From now on this blog will serve three purposes, aside from the dubious distinction of storing my past work. One: It will continue to link up writing I do elsewhere. For now this means the "Best of the 21st Century?" series for Wonders in the Dark, as I intend to fulfill my promise of completing that venture. I'm doubtful that it will mean much else. Two: It will continue to provide an outlet for any random musings on film or films, either in review form or (more likely) loose, impressionistic observations. Most likely there will not be any such pieces, but I certainly don't want to rule out the possibility.

Three: There is one planned project I have not entirely abandoned though I am wobbling on a 50/50 axis as to whether or not I'll still attempt it.
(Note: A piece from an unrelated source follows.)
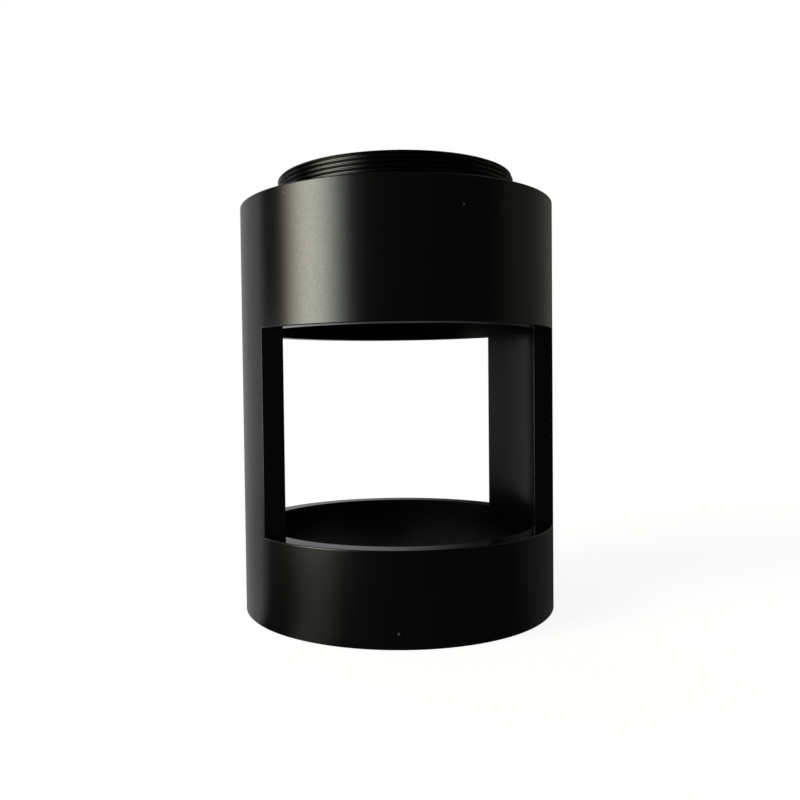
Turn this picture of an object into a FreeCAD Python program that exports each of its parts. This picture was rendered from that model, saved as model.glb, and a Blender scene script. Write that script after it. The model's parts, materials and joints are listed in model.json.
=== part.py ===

This is my canonical exercise in which I draw up a personal list of favorite great films and go through them one by one, looking individually at story, film history, formal analysis, first impressions; incorporating a fair amount of research and eventually illustrating my take with video, picture, and short written essays, each set of posts would culminate with a piece diving right into a particular aspect of the movie. All in all, it's a nice idea, but will require a lot of work and I don't know if I want to go there anymore. That I'm even humoring it in the midst of my general disengagement from blogging demonstrates its tenacity.

Because I want this work to stand on its own, I would probably isolate this series on its own blog; however, at the end of dealing with a particular film, I'd link to all the different chapters in a post here. Even if I do begin this project, it is doubtful I will ever finish it, as it could take years and years to complete. Other demands have my ear but, again, it's a nice idea, so we'll see. Till then, thanks for your support and continue with your own good work, "onscreen" and off.